Latino MBTA employees, angry over anti-Hispanic comments allegedly made by the transit authority's antidiscrimination chief, took their frustration to Governor Deval Patrick yesterday, seeking a high-level ally to air their grievances.

Craig Dias, founder of Concerned Minority Employees, along with a contingent of Latino MBTA workers, delivered a letter to Patrick's office yesterday asking the governor to appoint a Latino to the Massachusetts Bay Transportation Authority's board. The letter also expressed frustration that the percentage of Latino employees at the T has not grown more quickly, and accused MBTA leadership of being insensitive to the concerns.

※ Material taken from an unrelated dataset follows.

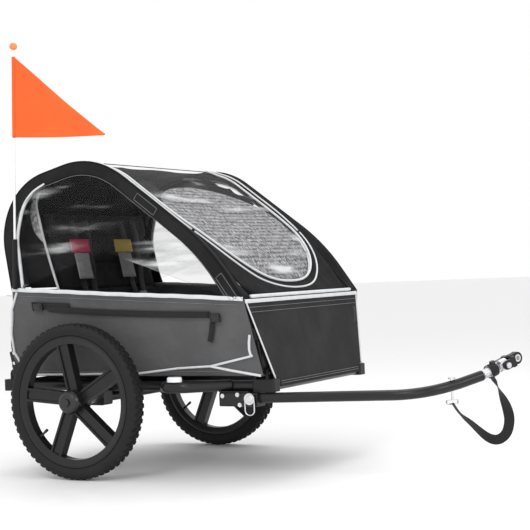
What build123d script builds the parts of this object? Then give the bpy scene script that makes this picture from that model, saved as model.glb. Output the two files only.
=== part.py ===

The workers plan to deliver a similar letter to the MBTA board today.

Their frustrations boiled over in recent days after the Globe reported that Jeanne Morrison, assistant general manager of diversity and civil rights at the T, was accused in a discrimination lawsuit of describing Latinos as "sneaky" and suggesting that lying was part of Hispanic culture.

"The Latino community is just so upset about what's going on," Dias said. "No one's given us answers, so we're going to the governor's office, and maybe he can help us."

Dias says the workers have reason to believe Patrick might be sympathetic. Patrick met with minority MBTA employees in 1997 in his role as former president Clinton's assistant attorney general for civil rights. At the time, the Justice Department was investigating claims of discrimination at the T. The investigation concluded that no federal action was warranted.

"We are comfortable with him. He has a true understanding when people cry out for help," Dias said.

Patrick spokesman Kyle Sullivan said yesterday that the governor's office had received the group's letter and that a decision on a new appointment to the MBTA board was forthcoming.

The tensions reached a peak following a discrimination lawsuit filed by former MBTA employee Joseph M. Torres. Torres was fired from his $78,000-a-year job as deputy director for government compliance programs after five months. In his suit, Torres alleges racial and age bias and said Morrison remarked that she "could not find qualified minority applicants" and that "minorities got me fired from my previous job."

The suit further alleges Morrison said "I would like to find a Latino who is not sneaky" and that Hispanics cannot be trusted.

In court papers, the T has denied the allegations and said Torres was fired for poor performance. The employees' letters to the MBTA board and Patrick say it will be "a very sad day here at the MBTA" if the alleged comments are accurate.

Carlos Rodriguez, a 24-year MBTA employee who has filed his own discrimination complaints against the MBTA, said reading the comments in the Torres lawsuit was disturbing. "I was very upset and I felt like we were going backward," said Rodriguez, a yard supervisor at the MBTA's Charlestown fabrication shop.

MBTA spokesman Joe Pesaturo said he could not comment specifically on the group's interactions with the diversity office or whether the authority plans to further investigate the allegations of bias. But he disputed the contention by Dias that the groups' concerns had not been heard.

"General manager Dan Grabauskas has met with the Latino Alliance and other groups that represent minority employees at the T on several occasions, and he will continue to meet with them on a regular basis to build on the significant progress that's been made at the authority with respect to the hiring of minority employees and also with the promoting of minority employees," he said.